GIVEN INSTRUCTION: Return the line containing "cad_parts[node].hide_render = cad_parts[node].hide_viewport", the line containing "COLLAR_RISE = 0.0032", and every line between them, exactly as they stand. Output nothing else.

RECORD LIST:
## Begin

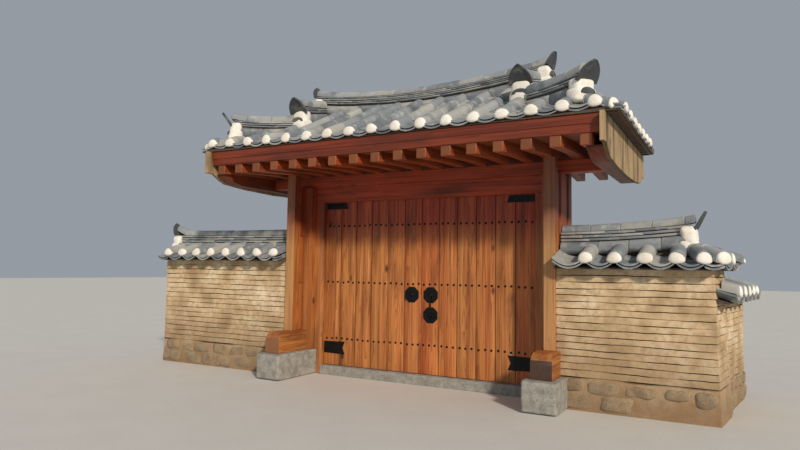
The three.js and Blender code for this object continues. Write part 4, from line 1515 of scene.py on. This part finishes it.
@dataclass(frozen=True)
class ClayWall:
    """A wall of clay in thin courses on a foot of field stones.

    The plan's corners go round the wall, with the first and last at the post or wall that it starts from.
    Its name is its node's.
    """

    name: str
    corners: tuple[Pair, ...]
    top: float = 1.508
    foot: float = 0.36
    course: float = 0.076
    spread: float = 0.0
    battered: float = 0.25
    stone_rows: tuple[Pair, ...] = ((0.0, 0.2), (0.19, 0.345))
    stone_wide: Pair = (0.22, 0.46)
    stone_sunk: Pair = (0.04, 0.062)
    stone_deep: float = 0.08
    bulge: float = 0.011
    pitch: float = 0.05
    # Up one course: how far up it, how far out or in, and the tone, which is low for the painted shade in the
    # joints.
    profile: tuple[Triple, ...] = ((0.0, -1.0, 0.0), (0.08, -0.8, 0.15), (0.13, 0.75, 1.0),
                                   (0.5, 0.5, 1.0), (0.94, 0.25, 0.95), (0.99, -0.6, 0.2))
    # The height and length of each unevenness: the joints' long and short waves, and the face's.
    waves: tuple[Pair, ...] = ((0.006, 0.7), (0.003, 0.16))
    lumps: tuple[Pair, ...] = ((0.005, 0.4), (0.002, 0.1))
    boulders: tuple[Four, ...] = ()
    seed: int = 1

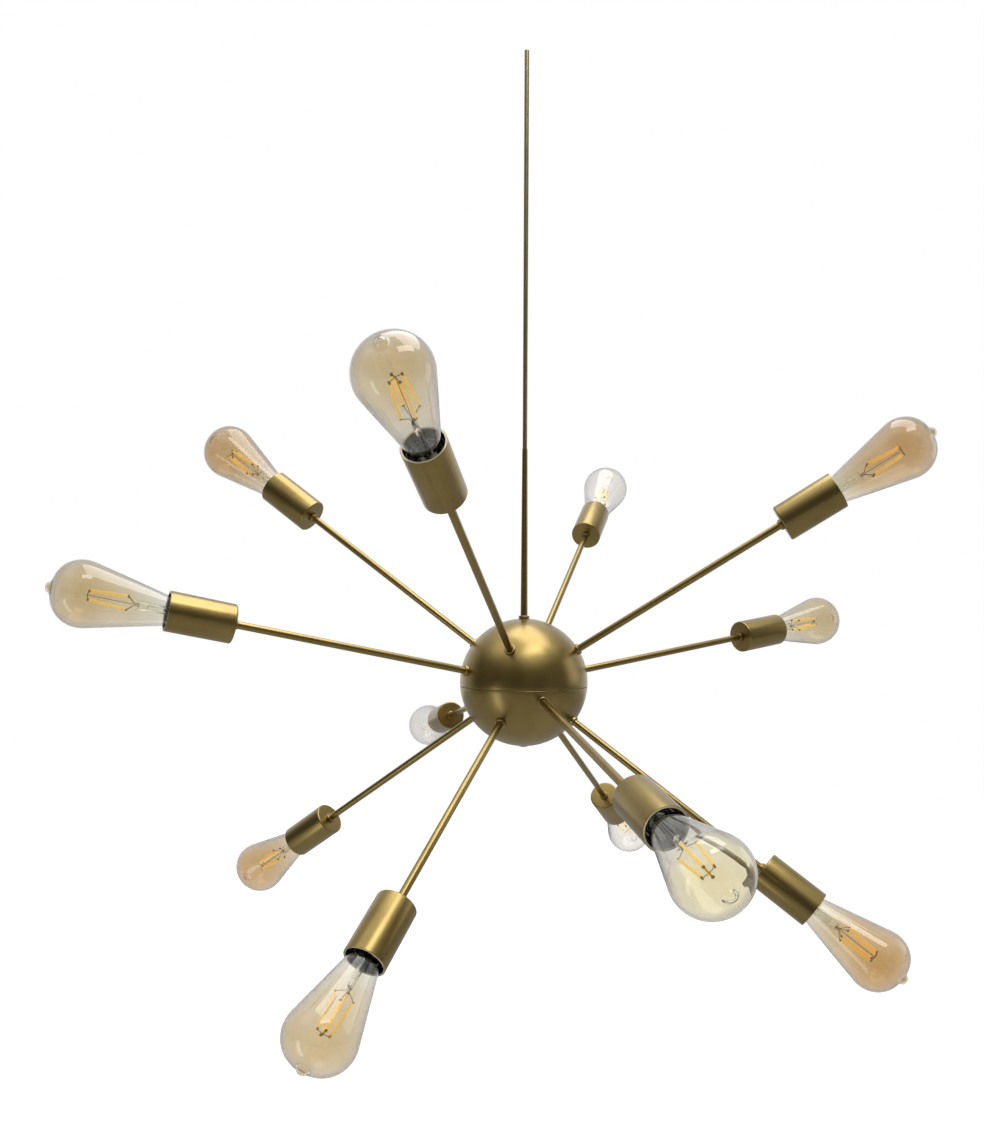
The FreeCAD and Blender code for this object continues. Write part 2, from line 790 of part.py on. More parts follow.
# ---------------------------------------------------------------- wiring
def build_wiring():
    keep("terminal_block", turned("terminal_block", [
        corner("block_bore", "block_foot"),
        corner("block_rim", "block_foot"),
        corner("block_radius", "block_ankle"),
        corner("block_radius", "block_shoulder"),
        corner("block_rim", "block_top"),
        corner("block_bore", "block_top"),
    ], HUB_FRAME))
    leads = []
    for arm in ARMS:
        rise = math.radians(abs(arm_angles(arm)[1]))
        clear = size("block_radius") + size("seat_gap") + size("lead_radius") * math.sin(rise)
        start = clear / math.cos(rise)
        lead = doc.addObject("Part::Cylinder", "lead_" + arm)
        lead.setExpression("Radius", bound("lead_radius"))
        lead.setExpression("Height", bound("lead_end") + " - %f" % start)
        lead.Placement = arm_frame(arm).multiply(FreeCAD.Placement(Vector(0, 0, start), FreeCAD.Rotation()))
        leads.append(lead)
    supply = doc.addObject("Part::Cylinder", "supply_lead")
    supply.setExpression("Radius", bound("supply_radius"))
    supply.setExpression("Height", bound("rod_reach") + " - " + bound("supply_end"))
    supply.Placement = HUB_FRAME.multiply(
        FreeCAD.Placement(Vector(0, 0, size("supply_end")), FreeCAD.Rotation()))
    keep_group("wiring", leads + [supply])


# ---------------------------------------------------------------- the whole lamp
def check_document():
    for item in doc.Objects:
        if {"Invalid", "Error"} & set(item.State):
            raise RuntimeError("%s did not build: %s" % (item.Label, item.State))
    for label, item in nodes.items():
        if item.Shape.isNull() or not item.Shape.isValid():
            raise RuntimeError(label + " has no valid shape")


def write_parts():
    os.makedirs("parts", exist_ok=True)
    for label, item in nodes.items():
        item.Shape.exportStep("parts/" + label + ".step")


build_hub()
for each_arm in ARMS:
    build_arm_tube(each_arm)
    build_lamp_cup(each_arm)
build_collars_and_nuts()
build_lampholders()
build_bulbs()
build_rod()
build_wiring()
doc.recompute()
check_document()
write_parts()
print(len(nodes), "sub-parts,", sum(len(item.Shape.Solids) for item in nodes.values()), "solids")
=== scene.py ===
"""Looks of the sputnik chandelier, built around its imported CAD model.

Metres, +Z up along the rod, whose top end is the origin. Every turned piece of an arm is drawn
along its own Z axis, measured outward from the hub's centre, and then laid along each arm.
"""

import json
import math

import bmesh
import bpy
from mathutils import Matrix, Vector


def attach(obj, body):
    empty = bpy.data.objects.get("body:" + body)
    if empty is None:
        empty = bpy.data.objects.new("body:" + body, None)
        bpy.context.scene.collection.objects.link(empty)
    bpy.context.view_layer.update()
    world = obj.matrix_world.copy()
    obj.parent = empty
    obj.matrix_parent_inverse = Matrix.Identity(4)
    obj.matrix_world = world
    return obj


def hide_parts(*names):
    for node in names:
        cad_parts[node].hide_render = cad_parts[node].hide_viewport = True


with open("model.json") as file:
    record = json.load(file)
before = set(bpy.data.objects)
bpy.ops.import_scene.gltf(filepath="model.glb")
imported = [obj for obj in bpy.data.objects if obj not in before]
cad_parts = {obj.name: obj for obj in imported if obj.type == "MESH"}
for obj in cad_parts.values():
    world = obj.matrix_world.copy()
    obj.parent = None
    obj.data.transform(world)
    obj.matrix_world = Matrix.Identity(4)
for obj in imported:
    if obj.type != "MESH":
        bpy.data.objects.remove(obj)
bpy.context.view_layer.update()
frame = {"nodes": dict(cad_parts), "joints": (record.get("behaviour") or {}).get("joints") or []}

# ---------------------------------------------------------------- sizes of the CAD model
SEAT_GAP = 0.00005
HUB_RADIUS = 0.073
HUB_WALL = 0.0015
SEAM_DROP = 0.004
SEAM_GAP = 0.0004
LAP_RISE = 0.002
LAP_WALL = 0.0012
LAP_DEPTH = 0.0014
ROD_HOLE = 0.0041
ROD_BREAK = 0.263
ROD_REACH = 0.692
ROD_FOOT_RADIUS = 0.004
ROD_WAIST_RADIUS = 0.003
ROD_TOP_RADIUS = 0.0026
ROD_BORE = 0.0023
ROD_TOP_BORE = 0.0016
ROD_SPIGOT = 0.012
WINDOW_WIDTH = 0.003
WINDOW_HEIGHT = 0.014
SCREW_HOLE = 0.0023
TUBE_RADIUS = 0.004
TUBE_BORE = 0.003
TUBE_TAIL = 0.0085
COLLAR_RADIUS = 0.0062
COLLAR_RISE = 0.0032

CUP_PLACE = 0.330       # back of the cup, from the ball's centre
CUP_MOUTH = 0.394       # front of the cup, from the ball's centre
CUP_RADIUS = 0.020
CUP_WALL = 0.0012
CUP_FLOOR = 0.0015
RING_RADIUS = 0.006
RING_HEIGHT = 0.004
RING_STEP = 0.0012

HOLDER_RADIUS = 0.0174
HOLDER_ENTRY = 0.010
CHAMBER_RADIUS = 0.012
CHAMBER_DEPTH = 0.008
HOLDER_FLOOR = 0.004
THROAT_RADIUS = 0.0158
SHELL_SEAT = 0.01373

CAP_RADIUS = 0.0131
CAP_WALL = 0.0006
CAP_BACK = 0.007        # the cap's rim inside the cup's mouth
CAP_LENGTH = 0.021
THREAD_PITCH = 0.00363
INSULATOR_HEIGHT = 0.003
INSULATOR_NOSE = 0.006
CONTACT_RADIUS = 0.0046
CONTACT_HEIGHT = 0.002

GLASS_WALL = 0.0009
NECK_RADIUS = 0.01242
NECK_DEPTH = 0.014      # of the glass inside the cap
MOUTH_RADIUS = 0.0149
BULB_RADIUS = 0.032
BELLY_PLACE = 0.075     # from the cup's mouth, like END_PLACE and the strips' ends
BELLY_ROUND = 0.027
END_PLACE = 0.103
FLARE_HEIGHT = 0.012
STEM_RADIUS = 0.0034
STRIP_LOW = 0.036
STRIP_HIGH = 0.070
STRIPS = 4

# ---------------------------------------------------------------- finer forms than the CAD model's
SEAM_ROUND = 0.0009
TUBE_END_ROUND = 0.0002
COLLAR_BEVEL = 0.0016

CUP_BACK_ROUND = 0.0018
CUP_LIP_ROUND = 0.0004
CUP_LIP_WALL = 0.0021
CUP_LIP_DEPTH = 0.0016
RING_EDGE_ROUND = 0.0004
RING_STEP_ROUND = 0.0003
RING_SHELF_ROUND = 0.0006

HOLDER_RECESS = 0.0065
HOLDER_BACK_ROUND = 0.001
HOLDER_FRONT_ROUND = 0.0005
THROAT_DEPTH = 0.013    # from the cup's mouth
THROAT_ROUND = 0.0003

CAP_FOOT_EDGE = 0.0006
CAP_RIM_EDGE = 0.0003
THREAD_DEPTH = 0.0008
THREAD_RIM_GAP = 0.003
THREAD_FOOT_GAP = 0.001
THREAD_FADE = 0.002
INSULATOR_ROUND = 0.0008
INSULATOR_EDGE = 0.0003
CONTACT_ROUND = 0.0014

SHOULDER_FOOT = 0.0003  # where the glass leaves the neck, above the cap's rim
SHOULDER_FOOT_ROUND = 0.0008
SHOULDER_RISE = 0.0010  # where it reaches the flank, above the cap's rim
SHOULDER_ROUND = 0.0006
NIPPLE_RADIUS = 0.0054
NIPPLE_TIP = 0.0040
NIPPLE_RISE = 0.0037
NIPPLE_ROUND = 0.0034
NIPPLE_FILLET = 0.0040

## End

PROBLEM SOLUTION:
        cad_parts[node].hide_render = cad_parts[node].hide_viewport = True


with open("model.json") as file:
    record = json.load(file)
before = set(bpy.data.objects)
bpy.ops.import_scene.gltf(filepath="model.glb")
imported = [obj for obj in bpy.data.objects if obj not in before]
cad_parts = {obj.name: obj for obj in imported if obj.type == "MESH"}
for obj in cad_parts.values():
    world = obj.matrix_world.copy()
    obj.parent = None
    obj.data.transform(world)
    obj.matrix_world = Matrix.Identity(4)
for obj in imported:
    if obj.type != "MESH":
        bpy.data.objects.remove(obj)
bpy.context.view_layer.update()
frame = {"nodes": dict(cad_parts), "joints": (record.get("behaviour") or {}).get("joints") or []}

# ---------------------------------------------------------------- sizes of the CAD model
SEAT_GAP = 0.00005
HUB_RADIUS = 0.073
HUB_WALL = 0.0015
SEAM_DROP = 0.004
SEAM_GAP = 0.0004
LAP_RISE = 0.002
LAP_WALL = 0.0012
LAP_DEPTH = 0.0014
ROD_HOLE = 0.0041
ROD_BREAK = 0.263
ROD_REACH = 0.692
ROD_FOOT_RADIUS = 0.004
ROD_WAIST_RADIUS = 0.003
ROD_TOP_RADIUS = 0.0026
ROD_BORE = 0.0023
ROD_TOP_BORE = 0.0016
ROD_SPIGOT = 0.012
WINDOW_WIDTH = 0.003
WINDOW_HEIGHT = 0.014
SCREW_HOLE = 0.0023
TUBE_RADIUS = 0.004
TUBE_BORE = 0.003
TUBE_TAIL = 0.0085
COLLAR_RADIUS = 0.0062
COLLAR_RISE = 0.0032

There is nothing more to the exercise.